# Colors for adjoining walls



## wemwem (Jan 19, 2008)

We have a family room, dinette and kitchen that we are planning to paint yellow. These rooms all are open to each other and the walls flow from one area to the next. We plan to paint all of the walls one color - yellow. We also have a front foyer, a back hall and a secondary stair case whose walls all flow and connect to these spaces (at wall corners). We want to paint those areas a beige color. 

Our problem is understanding what is correct in handling where to transition the colors. Most areas connecting are just plaster to plaster and no moulding to break up the areas. Would we just paint yellow on the appropriate room wall and where it changes to another room (at a wall corner), do we change to the beige color?

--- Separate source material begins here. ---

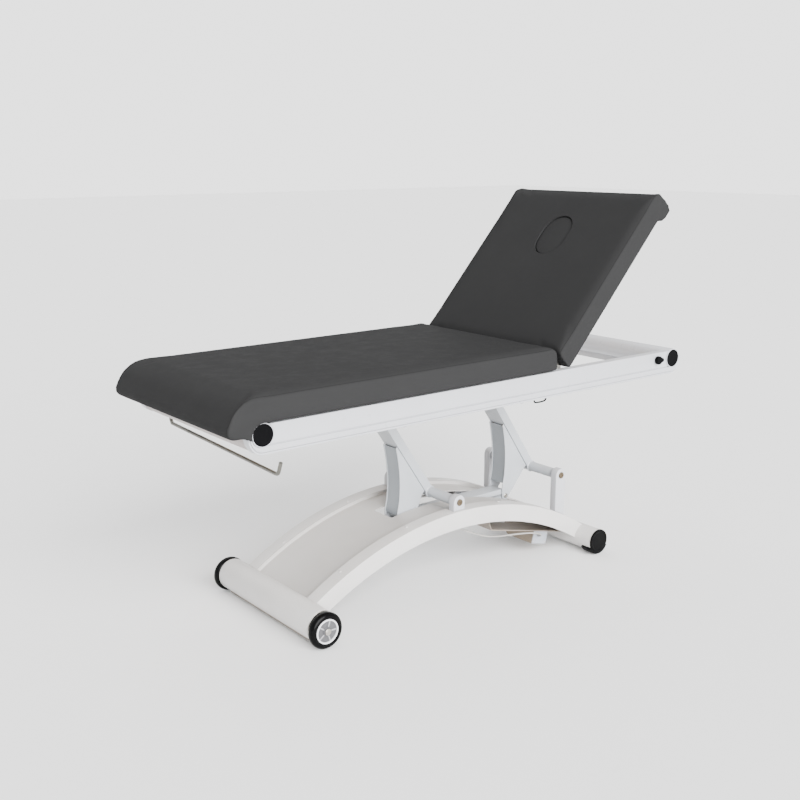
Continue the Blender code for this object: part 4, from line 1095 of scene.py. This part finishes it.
# ------------------------------------------------------------------ bed frame
@dataclass
class BedFrame:
    """Side rails that curl round the end tubes, caps, saddles, board and small fittings."""

    shop: Workshop
    notch: float = 0.0348
    nose: float = 0.045
    groove: float = 0.680
    hook_wire: float = 0.0026

    def build(self) -> None:
        """Make the whole bed frame."""
        self.rails()
        self.end_tubes()
        frame = self.shop.frame
        frame.dress(WHITE, "white_paint", "front_saddle", "rear_saddle", "roll_holder_socket")
        frame.dress(PLY, "plywood", "seat_board")
        frame.dress(ZINC, "zinc", "hinge_bar")
        self.fittings()

    def side_view(self) -> Outline:
        """Outline of a side rail."""
        frame = self.shop.frame
        top, low = frame.high("near_side_rail").z, frame.low("near_side_rail").z
        head, foot = frame.middle("rail_cap_head_near"), frame.middle("rail_cap_foot_near")
        z = head.z
        open_at = math.degrees(math.asin((top - z) / self.notch))
        drop = z - low
        return (arc(head.x, z, self.notch, 180 - open_at, 368, 48)
                + arc(head.x, z, self.nose, 4, -90, 24, drop)
                + arc(foot.x, z, self.nose, 270, 176, 24, drop)
                + arc(foot.x, z, self.notch, 172, 360 + open_at, 48))

    def rails(self) -> None:
        """Two side rails; a rolled bead runs along the foot of each web."""
        frame = self.shop.frame
        outer, inner = frame.high("far_side_rail").y, frame.low("far_side_rail").y
        low = frame.low("near_side_rail").z
        for side, end in SIDES:
            shape = pan(self.side_view(), side * (outer - 0.0045), side * inner, 0.0025, 0.0012)
            self.shop.piece(f"{end}_rail", shape, WHITE, "white_paint", "bed_frame",
                            (f"{end}_side_rail",), 30.0)
            self.shop.piece(f"{end}_rail_lip", self.lip(side, outer, low), WHITE, "white_paint",
                            "bed_frame", (), 40.0)
            self.shop.piece(f"{end}_rail_web", self.web(side, outer), WHITE, "white_paint",
                            "bed_frame", (), 40.0)

    def lip(self, side: int, outer: float, low: float) -> bmesh.types.BMesh:
        """The rail's lower beads, a wide one over a slim one, which follow the curl at both ends."""
        frame = self.shop.frame
        head, foot = frame.middle("rail_cap_head_near"), frame.middle("rail_cap_foot_near")
        z = head.z
        drop, slim = z - low, 0.0075

        def curl(at: Vector, cut: float, start: float, stop: float) -> Outline:
            """Curve of a rail's end, drawn in by cut."""
            return arc(at.x, z, self.nose - 0.8 * cut, start, stop, 30, drop - cut)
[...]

Any ideas would be greatly appreciated. Thanks.


----------



## joewho (Nov 1, 2006)

Sounds like that's the best option.


----------



## blthomas (Dec 5, 2007)

My wife does light interior decorating, and mostly color consultations.

Our house has a same sort of layout, walk in, the kitchen, dining, living are all one area.

We have lots of color in our house, we are using a desert brown, and grand canyon red as the main colors.

Since there are no dividing walls, we run the colors to the corner and then change where we want them to.

Worked out very well.

In our office at work, theyt have accent walls, these are walls of color to break up the blur of the same thing.

They paint these walls from one corner to another as well.

In our master bedroom, we have two colors, a eggplant, and a very bright green.

On two walls she chose to meet them with a curvy line floor to ceiling, then in the same color blend, she found a third color that is only the strip that separates the eggplant and green.

Don't know how that sounds, but it looks great.


----------



## AbSoluTc (Jan 25, 2008)

Like some have said, you have to run corner to corner. The trick is finding the right corner. That can make or break the look.

Do you have any pictures? That would help.


----------